3. While both players will be beyond their statistical peaks by 2016, each would guarantee the Pirates an elite-level to well-above average power bat for the next 3+ seasons. In professional sports, anything beyond 2 years or so is considered “long-term” anymore. These players would be long-term components of the Pirates, as opposed to short-term rentals.
4. Both are still highly productive. Even playing in the offensive purgatory of San Diego’s Petco Park, Quentin continues to slug around .500, and has posted OPS+ of 119, 122, 145, and 143 (current) over the past 4 seasons, with his production actually increasing as he moved from the AL to NL. A classic “late bloomer”, Encarnacion has exploded over the past 2 campaigns, after repeated promising signs throughout his early- to mid-20’s. The 6’2″ righty hammered 42 home runs in 2012 (.941 OPS, 152 OPS+), and has already amassed 28 (.905, 143 OPS+) this season. Having played 3B and 1B (and even an OF cameo in 2012), the Pirates would likely park Encarnacion at first base, allowing Pedro Alvarez to remain at the hot corner.

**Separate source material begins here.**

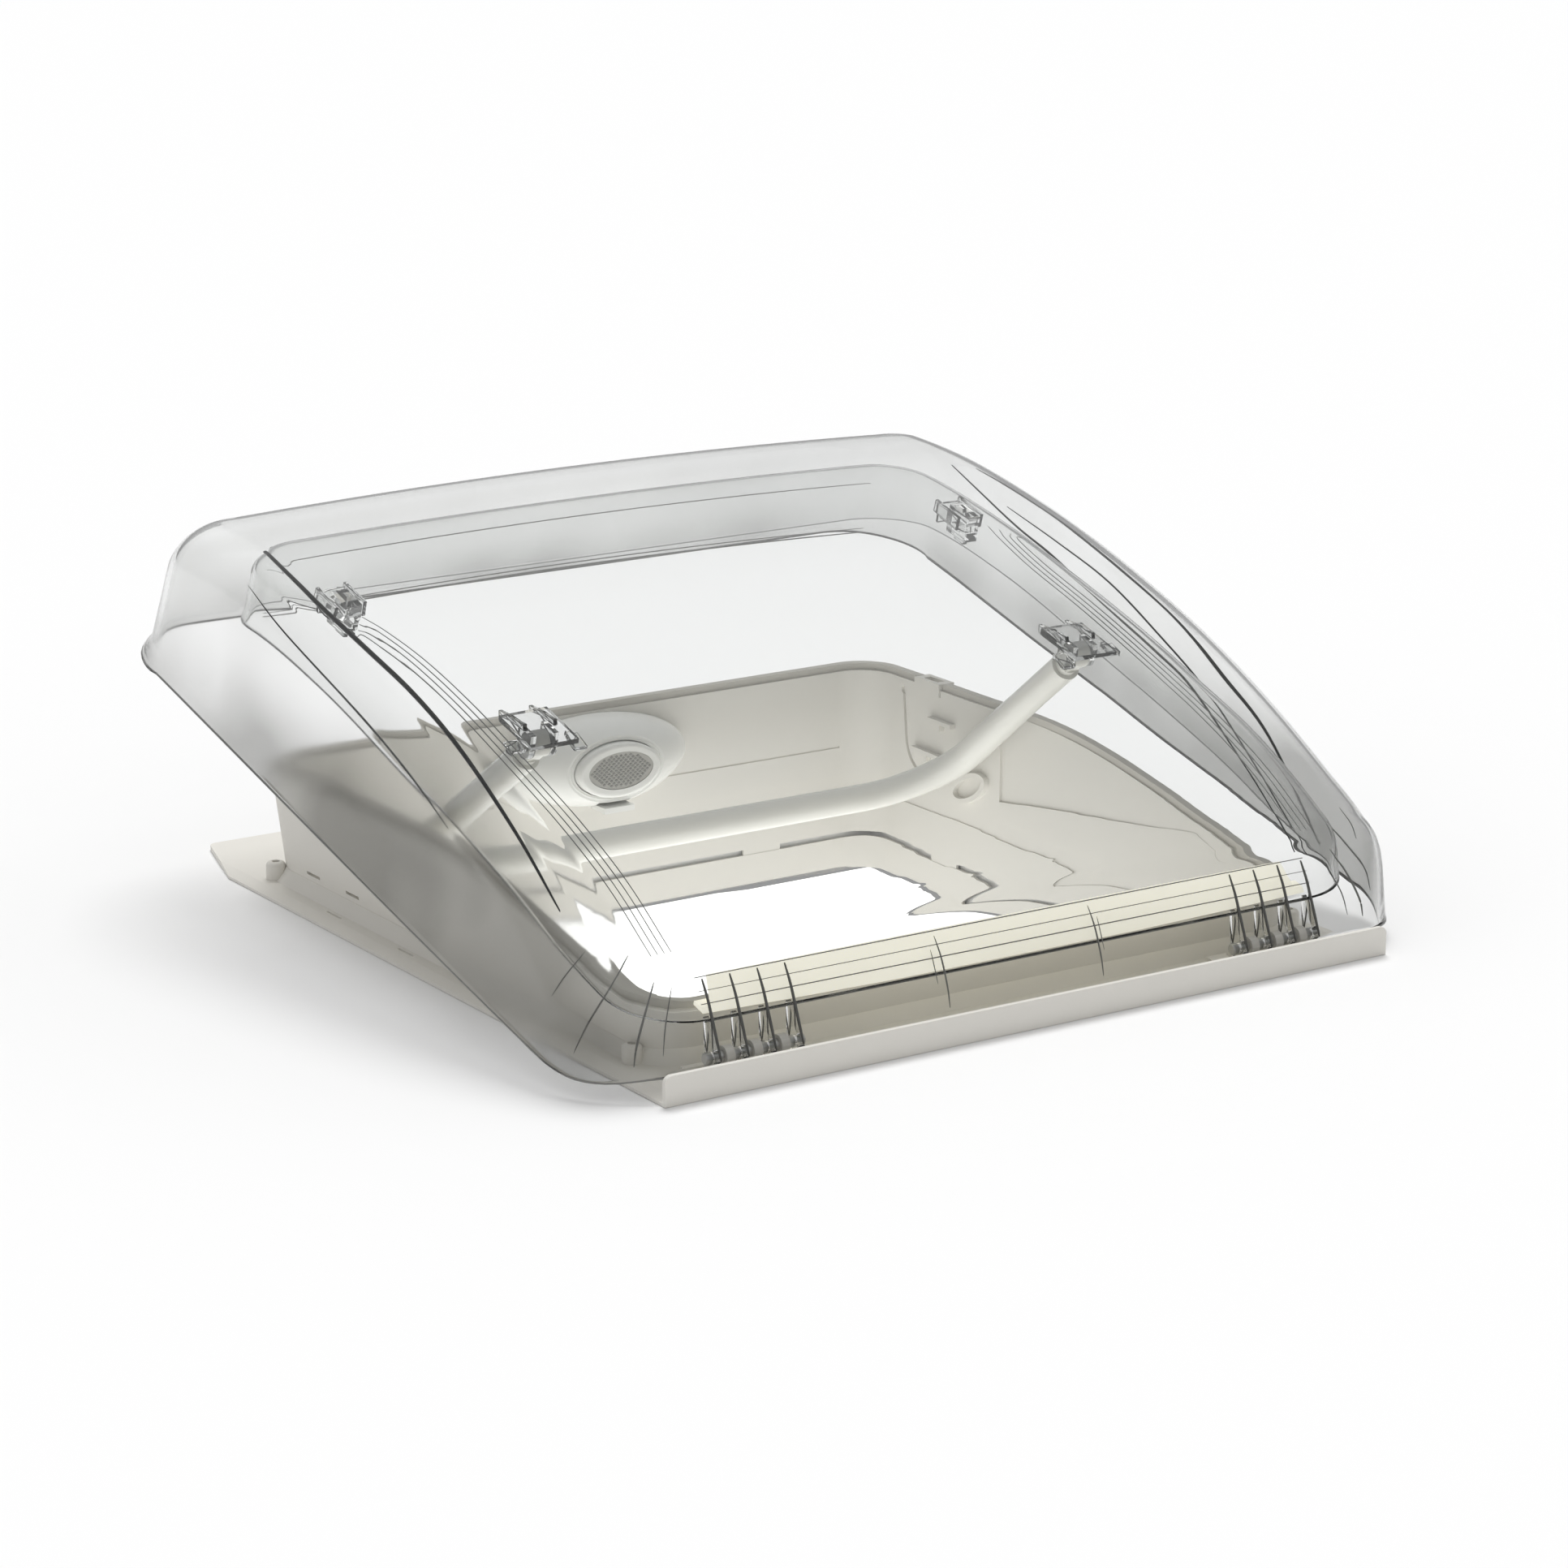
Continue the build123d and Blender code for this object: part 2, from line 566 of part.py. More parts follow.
with BuildPart() as lid_shelf:
    with Locations((0, 20, SHELF_Z + SHELF_THICKNESS / 2)):
        Box(2 * LID_HALF_WIDTH + 40, 640, SHELF_THICKNESS)
    add(LID_ROOM, mode=Mode.INTERSECT)
    add(PANE_SEAT, mode=Mode.SUBTRACT)
save_open(lid_shelf, "lid_shelf")

with BuildPart() as front_strip:
    with BuildSketch(Plane.YZ):
        with BuildLine():
            Polyline(
                (-226, 31.5),
                (-211, 31.5),
                (-211, 33.7),
                (-217.6, 33.7),
                (-205.5, 44),
                (-208, 46.5),
                (-226, 46.5),
                close=True,
            )
        make_face()
    extrude(amount=STRIP_HALF_LENGTH, both=True)
    add(PANE_ROOM, mode=Mode.INTERSECT)
save_open(front_strip, "front_strip")

# ---------------------------------------------------------------- bow brackets and rear claws, closed

for side, word in ((-1, "left"), (1, "right")):
    pivot_x = side * PIVOT_X
    with BuildPart() as bow_bracket:
        for ear_x in (pivot_x - EYE_WIDTH / 2 - EAR_GAP - EAR_WALL, pivot_x + EYE_WIDTH / 2 + EAR_GAP):
            with BuildSketch(Plane.YZ.offset(ear_x)):
                with Locations((PIVOT_CLOSED_Y, PIVOT_CLOSED_Z)):
                    Circle(EAR_R)
                with Locations((PIVOT_CLOSED_Y, PIVOT_CLOSED_Z + 10)):
                    Rectangle(2 * EAR_R, 20)
            extrude(amount=EAR_WALL)
        with Locations((pivot_x, PIVOT_CLOSED_Y, PIVOT_CLOSED_Z + EYE_R + 0.8)):
            Box(*BRACKET_PLATE, align=(Align.CENTER, Align.CENTER, Align.MIN))
        add(PANE_ROOM, mode=Mode.INTERSECT)
        with Locations(Location((pivot_x, PIVOT_CLOSED_Y, PIVOT_CLOSED_Z), (0, 90, 0))):
            Cylinder(BOW_PIN_R, 60, mode=Mode.SUBTRACT)
    save_open(bow_bracket, f"bow_bracket_{word}")

    with BuildPart() as bow_pin:
        pin_half = EYE_WIDTH / 2 + EAR_GAP + EAR_WALL
        with BuildSketch(Plane.YZ.offset(pivot_x - side * pin_half)):
            with Locations((PIVOT_CLOSED_Y, PIVOT_CLOSED_Z)):
                Circle(BOW_PIN_R)
        extrude(amount=side * (2 * pin_half + 1.5))
        with BuildSketch(Plane.YZ.offset(pivot_x - side * pin_half)):
            with Locations((PIVOT_CLOSED_Y, PIVOT_CLOSED_Z)):
                Circle(BOW_PIN_HEAD_R)
        extrude(amount=-side * 1.8)
    save_open(bow_pin, f"bow_pin_{word}")

    with BuildPart() as rear_claw:
        with Locations((side * CLAW_X, CLAW_Y, COLLAR_HIGH_Z + 5)):
            Box(9, 18, 40, align=(Align.CENTER, Align.CENTER, Align.MIN))
        add(PANE_ROOM, mode=Mode.INTERSECT)
        with Locations((side * CLAW_X, CLAW_Y, COLLAR_HIGH_Z + 5)):
            Box(3, 9, 3.5, align=(Align.CENTER, Align.CENTER, Align.MAX))
        with Locations((side * CLAW_X, CLAW_Y, COLLAR_HIGH_Z + 9)):
            Box(9, 6, 4, align=(Align.CENTER, Align.CENTER, Align.MIN), mode=Mode.SUBTRACT)
    save_open(rear_claw, f"rear_claw_{word}")

# ---------------------------------------------------------------- bow, at rest


def arm_start(side):
    """Pivot point and unit direction of one arm of the bow."""
    pivot = Vector(side * PIVOT_X, PIVOT_Y, PIVOT_Z)
    corner = Vector(side * BOW_CORNER_X, BOW_CORNER_Y, BOW_CORNER_Z)
    return pivot, (corner - pivot).normalized(), corner


left_pivot, left_direction, left_corner = arm_start(-1)
right_pivot, right_direction, right_corner = arm_start(1)
with BuildPart() as bow_tube:
    with BuildLine() as bow_line:
        FilletPolyline(
            left_pivot + left_direction * TUBE_START,
            left_corner,
            right_corner,
            right_pivot + right_direction * TUBE_START,
            radius=BOW_BEND_R,
        )
    with BuildSketch(Plane(origin=bow_line.line @ 0, z_dir=bow_line.line % 0)):
        Circle(BOW_R)
        Circle(BOW_BORE_R, mode=Mode.SUBTRACT)
    sweep()
    slot_turn = BOW_REST_ANGLE - BOW_CLOSED_ANGLE
    with Locations(Location((0, BOW_CORNER_Y, BOW_CORNER_Z), (slot_turn, 0, 0)) * Location((0, BOW_R, 2))):
        Box(KEEPER_LENGTH, 6, KEEPER_HEIGHT, mode=Mode.SUBTRACT)
save(bow_tube, "bow_tube")

for side, word in ((-1, "left"), (1, "right")):
    pivot, direction, corner = arm_start(side)
    with BuildPart() as bow_eye:
        with Locations(Location(pivot, (0, 90, 0))):
            Cylinder(EYE_R, EYE_WIDTH)
        with BuildSketch(Plane(origin=pivot, x_dir=(1, 0, 0), z_dir=direction)):
            Rectangle(EYE_WIDTH, 10)
        extrude(amount=9)
        with BuildSketch(Plane(origin=pivot + direction * 9, z_dir=direction)):
            Circle(BOW_BORE_R)
        extrude(amount=24)
        with Locations(Location(pivot, (0, 90, 0))):
            Cylinder(BOW_PIN_R + RUNNING_GAP, 40, mode=Mode.SUBTRACT)
    save(bow_eye, f"bow_eye_{word}")

# ---------------------------------------------------------------- button in its housing


def oval_form(sections):
    """Loft through level ovals on the back wall: each section is its Y and its two half axes."""
    with BuildPart() as form:
        for y, half_x, half_z in sections:
            with BuildSketch(Plane.XZ.offset(-y)):
                with Locations((0, HOUSING_Z)):
                    Ellipse(half_x, half_z)
        loft()
    return form.part


with BuildPart() as lock_housing:
    add(oval_form(HOUSING_SECTIONS))
    add(oval_form(HOUSING_HOLLOW), mode=Mode.SUBTRACT)
    with BuildSketch(Plane.XZ.offset(-INNER_FACE)):
        with Locations((0, HOUSING_Z)):
            Ellipse(BUTTON_HALF[0] + BUTTON_GAP, BUTTON_HALF[1] + BUTTON_GAP)
    extrude(amount=60, mode=Mode.SUBTRACT)
    with Locations((0, 172, TONGUE_Z + 0.5)):
        Box(TONGUE_WIDTH + 1.4, 40, TONGUE_THICKNESS + 3.6, mode=Mode.SUBTRACT)
save(lock_housing, "lock_housing")

button_front = HOUSING_FRONT_Y - BUTTON_PROUD
button_back = button_front + BUTTON_DEPTH
with BuildPart() as push_button:
    with BuildSketch(Plane.XZ.offset(-button_back)):
        with Locations((0, HOUSING_Z)):
            Ellipse(*BUTTON_HALF)
    extrude(amount=BUTTON_DEPTH)
    fillet(push_button.edges().sort_by(Axis.Y)[0], 2.5)
    with BuildSketch(Plane.XZ.offset(-button_front)):
        with Locations((0, HOUSING_Z)):
            Ellipse(PAD_HALF[0], PAD_HALF[1])
    extrude(amount=-PAD_RECESS, mode=Mode.SUBTRACT)
save(push_button, "push_button")

with BuildPart() as button_pad:
    with BuildSketch(Plane.XZ.offset(-button_front - PAD_RECESS)):
        with Locations((0, HOUSING_Z)):
            Ellipse(PAD_HALF[0] - 0.2, PAD_HALF[1] - 0.2)
    extrude(amount=PAD_THICKNESS)
save(button_pad, "button_pad")

with BuildPart() as latch_tongue:
    with Locations((0, TONGUE_TIP_Y, TONGUE_Z)):
        Box(TONGUE_WIDTH, button_back + 3 - TONGUE_TIP_Y, TONGUE_THICKNESS, align=ROOTED_Y)
    with Locations((0, button_back, TONGUE_Z)):
        Box(TONGUE_WIDTH, 3, 12, align=(Align.CENTER, Align.MIN, Align.MIN))
save(latch_tongue, "latch_tongue")

with BuildPart() as button_spring:
    spring_start = button_back + 2 * SPRING_WIRE_R
    spring_length = INNER_FACE - BUTTON_TRAVEL - 2 * SPRING_WIRE_R - spring_start
    with BuildLine() as coil:
        Helix(
            SPRING_PITCH,
            spring_length,
            SPRING_R,
            center=(0, spring_start, HOUSING_Z + 2),
            direction=(0, 1, 0),
        )
    with BuildSketch(Plane(origin=coil.line @ 0, z_dir=coil.line % 0)):
        Circle(SPRING_WIRE_R)
    sweep()
save(button_spring, "button_spring")
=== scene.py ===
"""A hinged roof vent: a clear double-walled lid, a cream wedge-shaped frame, a prop bow and a push button.

Lengths inside the classes are millimetres, in the frame of the CAD model. The lid's own sizes are given
for the closed lid, and every lid piece is turned open about the hinge at the end. Meshes are written
in metres.
"""

from dataclasses import dataclass, field, replace
from enum import Enum
import json
import logging
import math

import bmesh
import bpy
import numpy as np
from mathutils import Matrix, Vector


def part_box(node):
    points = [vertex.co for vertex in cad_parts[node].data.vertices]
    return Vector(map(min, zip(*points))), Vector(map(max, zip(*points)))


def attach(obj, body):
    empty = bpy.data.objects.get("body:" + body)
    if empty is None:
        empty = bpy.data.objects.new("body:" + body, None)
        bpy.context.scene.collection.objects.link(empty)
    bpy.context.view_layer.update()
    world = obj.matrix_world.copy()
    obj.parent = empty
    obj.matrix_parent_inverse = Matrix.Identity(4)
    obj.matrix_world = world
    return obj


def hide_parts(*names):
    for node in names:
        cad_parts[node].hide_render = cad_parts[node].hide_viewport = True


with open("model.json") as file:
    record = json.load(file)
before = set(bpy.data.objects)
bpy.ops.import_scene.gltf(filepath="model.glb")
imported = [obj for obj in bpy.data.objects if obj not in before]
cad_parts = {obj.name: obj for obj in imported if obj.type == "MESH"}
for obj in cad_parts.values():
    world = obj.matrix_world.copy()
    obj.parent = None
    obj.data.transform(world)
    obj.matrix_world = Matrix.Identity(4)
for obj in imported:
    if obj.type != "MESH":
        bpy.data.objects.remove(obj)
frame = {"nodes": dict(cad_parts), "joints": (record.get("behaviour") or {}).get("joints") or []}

logging.basicConfig(level=logging.INFO, format="%(message)s")
log = logging.getLogger("roof_vent")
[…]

Probably not trade Taillon: OF Jose Bautista, Toronto
The allure of GM Neal Huntington correcting his biggest trade mistake by returning Bautista to black-and-gold is enticing for executives and fans alike. Despite still being a very productive hitter (23 HR, .841 OPS, 127 OPS+), there are some potential traps in such a deal.
1. At age 32, Bautista is 2 years older than Quentin and Encarnacion. That may not seem like much, but in the ridiculously difficult sport of Major League Baseball, it’s the difference between a hitter being at his peak, versus beyond it.
2. Bautista’s statistics bear this out. He was the best hitter in baseball in 2010 and 2011, but the former Pirate has begun to regress since:
2010 54 HR, .995 OPS
2011 43 HR, 1.056 OPS
2012 27 HR, .886 OPS
2013 23 HR, .841 OPS (current)
3. Bautista has missed time with injury, tallying only 92 games during his 2012 campaign (which, in contrast, makes his HR total that season very impressive).
4. The Pirates would be paying far more for an older player. Bautista’s contract will pay him $14,000,000 each of the next 2 seasons, with a $14,000,000 club option for 2016.
I’ve written about acquiring the Mariners’ pair in a previous article, and I still believe Ibanez AND Morales are the ideal deadline fits for a maligned Pirates’ offense. However, the Pirates should never consider moving Taillon, or OF Gregory Polanco (just a notch behind Taillon as mlb.com’s 15th-ranked prospect) for these types of players.
Both are currently very productive (Ibanez 24 HR, .853 OPS, 139 OPS+; Morales 16 HR, .811 OPS, 131 OPS+), but unlike any of the aforementioned players, have the following strikes against them:
1. Age (Ibanez). The elder statesman is 41 years old, making his feat remarkable, but highly unlikely to be repeated.
2. Lack of consistent power (Ibanez and Morales). Both players have had huge seasons in the past, but both Ibanez and Morales have also shared disappointing stretches- rendering them far from production locks. Ibanez had 3-straight sub-.800 seasons before his resurgence with the Mariners in 2013, and outside of his 34 HR season in 2009, Morales has never tagged more than 22 in a season, which is low for the power requirements of first base.
3. Terminating contracts (Ibanez and Morales). Ibanez is a free agent at the end of the season, whereas Morales is a “3rd year arbitration eligible” player, likely to test the free agent waters in 2014 as well. Both would be purely rentals through October at the latest, meaning the only way Pittsburgh could “break even” on such a trade for their top prospect would be to win the World Series, which is unlikely.
Overall, there’s a lot of different directions GM Huntington and the Pirates can explore until July 31st at 4:00PM. Let’s hope they travel at least one of them, and if the Buccos deal only in short-term rentals, hopefully they’ll still have their top prospects to show for it. Thanks for reading.